Mystery judge: I’m skeptical of the unit cost reduction, but then again, I’m skeptical about that for more than one of those contestants. Also, are we sure the regulator is OK with all the systems they are eliminating?
🇺🇸Holtec’s SMR-160🇺🇸
The SMR-160 can produce superheated steam! We associate this ability with more exotic and advanced reactors, but Holtec achieves this with compressors to “boost” low-enthalpy steam. Daniel Lamb previously covered this intriguing new-entry in a previous post on Elemental.
This unique property (amongst this batch of contenders) makes the SMR-160 a match not just for power generation, but for providing heat to industrial processes that are otherwise difficult to decarbonize. The passive safety features in the SMR-160 also affords the reactor an “infinite grace period” in the case of an accident.
Angelica’s Verdict: The ability to produce super-heated steam is definitely hot! But on the other hand Holtec is a new player in the reactor space, though they are experienced in nuclear from their reactor decommissioning work.
Mystery judge: Too soon to tell.
🇫🇷NUWARD by EDF🇫🇷
Two PWRs in a pod! The unusual-looking NUWARD reactor came out of the French nuclear submarine program. They decided to put two identical 170MWe reactors sharing the same housing and system. The advantage is, you’ve got some flexibility, as one “pod” can refuel while the other keeps working.
The project was super quiet for a long time, and there’s whispers that the NUWARD was somehow unloved by EDF. But of late there has been a flurry of activity for the SMR that definitely looks the most like a macaron out of all of them. We’ve got a new subsidiary just to develop it, licensing activities, partnership activities…all with an aim to pour the batter in the pan…I mean pour concrete…by 2030.
Angelica’s Verdict: It’s a shame that the NUWARD seemed to have gotten lost in the shuffle until now. It’s 2023 and it is still in the conceptual design phase. Is it going to be up against a time crunch?
Mystery Judge: But don’t forget that the NUWARD has a capable team and they’re playing their cards right when it comes to licensing questions right away.
🇺🇸NuScale’s VOYGR🇺🇸
Once the world’s buzziest SMR, NuScale has been facing some cost blowouts that has put its first-of-a-kind construction, the Carbon-Free Power Project in the balance. What went wrong? Part of it is surely prevailing global conditions…after all, offshore wind projects also saw their costs increase by 50% too on recent commodity price gyrations and the end of the zero interest rate environment. But that’s probably not the whole story.
The counterargument is that probably all the others are going to have cost-blowout as they make the journey from “paper reactors” to fully-fledged designs too.
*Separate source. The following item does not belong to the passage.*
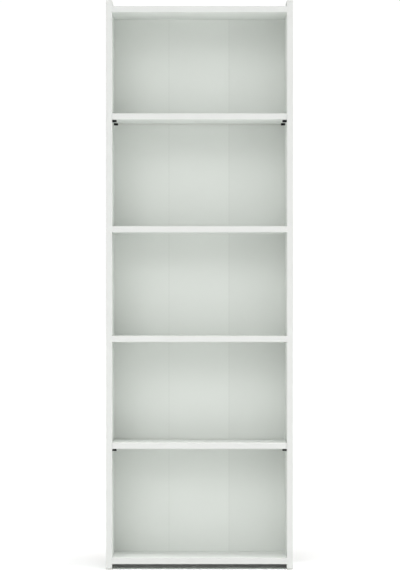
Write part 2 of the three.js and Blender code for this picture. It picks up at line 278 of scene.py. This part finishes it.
def foil_board(name, node, holes, banded=("front",)):
    """The board that stands for a CAD node: a cored block and a band on each finished edge."""
    low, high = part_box(node)
    core_low, core_high = low.copy(), high.copy()
    bands = []
    if "front" in banded:
        core_low.y += BAND
        bands.append(("front", low, Vector((high.x, core_low.y, high.z)), (1, core_low.y)))
    if "top" in banded:
        core_high.z -= BAND
        bands.append(("top", Vector((low.x, core_low.y, core_high.z)), high, (2, core_high.z)))
    if "ends" in banded:
        core_low.x += BAND
        core_high.x -= BAND
        left_high, right_low = Vector((core_low.x, high.y, high.z)), Vector((core_high.x, core_low.y, low.z))
        bands.append(("left", Vector((low.x, core_low.y, low.z)), left_high, (0, core_low.x)))
        bands.append(("right", right_low, high, (0, core_high.x)))
    core = block(core_low, core_high, glued=[joint for *_, joint in bands])
    thinnest = min(range(3), key=lambda axis: high[axis] - low[axis])
    for face in core.faces:
        face.material_index = 0 if abs(face.normal[thinnest]) > 0.3 else 1
    piece = as_piece(core, name, [foil, raw_chipboard])
    if holes:
        bore(piece, holes, raw_chipboard)
    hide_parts(node)
    bodies = frame["record"]["behaviour"]["bodies"]
    body = next(name for name, members in bodies.items() if node in members)
    # The bands on front edges and shelf ends take the darker band colour, painted shade on those edges; the top
    # strip takes the foil.
    strips = [as_piece(block(start, end, BAND_ROUNDING, 4, glued=[joint]), f"{name}_{edge}_band",
                       [foil if edge == "top" else band_plastic_painted_shade])
              for edge, start, end, joint in bands]
    for part in [piece, *strips]:
        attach(part, body)
    return piece


def nodes_named(start, *words):
    return [node for node in sorted(frame["nodes"]) if node.startswith(start) and all(w in node for w in words)]


for side, hand in SIDES.items():
    low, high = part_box(f"{side}_side_panel")
    inner, outer = (high.x, low.x) if hand < 0 else (low.x, high.x)
    holes = []
    for screw in nodes_named("confirmat_screw", side):
        centre = middle(screw)
        holes.append((Vector((inner - hand * BREAKTHROUGH, centre.y, centre.z)),
                      Vector((outer + hand * BREAKTHROUGH, centre.y, centre.z)), NECK_BORE))
    for dowel in nodes_named("dowel", side):
        centre = middle(dowel)
        dowel_low, dowel_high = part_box(dowel)
        end = dowel_low.x if hand < 0 else dowel_high.x
        holes.append((Vector((inner - hand * BREAKTHROUGH, centre.y, centre.z)),
                      Vector((end + hand * ARRIS, centre.y, centre.z)), DOWEL_BORE))
    for pin in nodes_named("shelf_pin", side):
        centre = middle(pin)
        for step in range(-PIN_BORES_EACH_WAY, PIN_BORES_EACH_WAY + 1):
            height = centre.z + step * PIN_BORE_PITCH
            holes.append((Vector((inner - hand * BREAKTHROUGH, centre.y, height)),
                          Vector((inner + hand * PIN_BORE_DEPTH, centre.y, height)), PIN_BORE))
    for glide in nodes_named("foot_glide", side):
        centre = middle(glide)
        holes.append((Vector((centre.x, centre.y, 0)),
                      Vector((centre.x, centre.y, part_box(glide)[1].z + ARRIS)), NAIL_BORE))
    panel = foil_board(f"{side}_side", f"{side}_side_panel", holes, banded=("front", "top"))
    heads = [middle(screw) for screw in nodes_named("confirmat_screw", side)]
    counterbores = [(Vector((outer - hand * HEAD_BORE_DEPTH, head.y, head.z)),
                     Vector((outer + hand * BREAKTHROUGH, head.y, head.z)), HEAD_BORE) for head in heads]
    bore(panel, counterbores, raw_chipboard)

# --- Fixed boards ---------------------------------------------------------------------------------------
# The top, the bottom and two shelves, cut from the same foiled board and banded on the front edge only. Each
# end butts against a side and is bored for two screws and a dowel; the top also takes the bracket's screw.

THREAD_BORE = 0.0056
BRACKET_SCREW_BORE = 0.0038
FIXED_BOARDS = {"top": "top_panel", "upper": "fixed_shelf_upper", "lower": "fixed_shelf_lower",
                "bottom": "bottom_panel"}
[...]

And NuScale is the design that has come the farthest on the regulatory journey, earning it a design certificate from the NRC. No other SMR on this list can claim that milestone.
In any case, NuScale’s VOYGR module is 77MWe, quite small, but designed to truly be used as modules in a multi-module plant. They share a common “swimming pool” and can be operated independently for better ramping performance. Small but sweet? Or not worth the calories?
Angelica’s Verdict: NuScale’s small reactor size relative to the other SMRs do put it at a disadvantage, just thermodynamically. This is true in fact for all SMRs and a disadvantage they need to overcome through being easier and faster to build. But is NuScale in fact faster and easier to build? Let’s put the question to our mystery judge…
Mystery Judge: Nuscale did a good job at modularizing the reactor systems, but then they put the reactors in this enormous pool within the largest reinforced concrete building in nuclear history, making it probably the most expensive SMR.
That’s all we’ve got for you, dear readers. The real judgement will come soon enough from the UK Government. Will they support British tech by putting their weight behind the Rolls Royce reactor? Follow Canada’s lead and back the BWRX-300? Or pick one of the other lovely confections on display? Let us know in the comments what you think!
…and don’t forget, these delectable desserts are just the appetizers! The UK will of course also be investing in other nuclear reactors, both bigger and tinier.
Great Article Angelica!
A few quick points:
1) At $1B/300MW the AP300 would end up at about $3333/kW vs Vogtle at $15,000/kW. Now I expect that additional AP1000 builds would be cheaper but probably in the range of $5000/kW - $6000/kW. Given that I would expect the AP300 to be about $6000/kW to $9000/kW
2) The BWRX-300 is far from being the closest thing to a sure bet in the world of SMRs. NuScale solidly holds that title as they are the only ones to have made it through the design certification process and most of the way through the licensing process for the first plant. They are also the only ones with reactor vessels actively being forged. Aside from NuScale, all of these systems are still, at best, at the pre-application stage for licensing in the US. The runners up are Natrium and the Xe-100, which should be posting licensing applications for their first plants sometime around the end of 2023 to early 2024.
NuScale is by far the most mature of the systems and has the most mature cost projections. Take cost projections from all others with a grain of salt.
Excellent head to head overview of SMRs. Much better to see them analyzed against one another versus standalone bragging and complaining.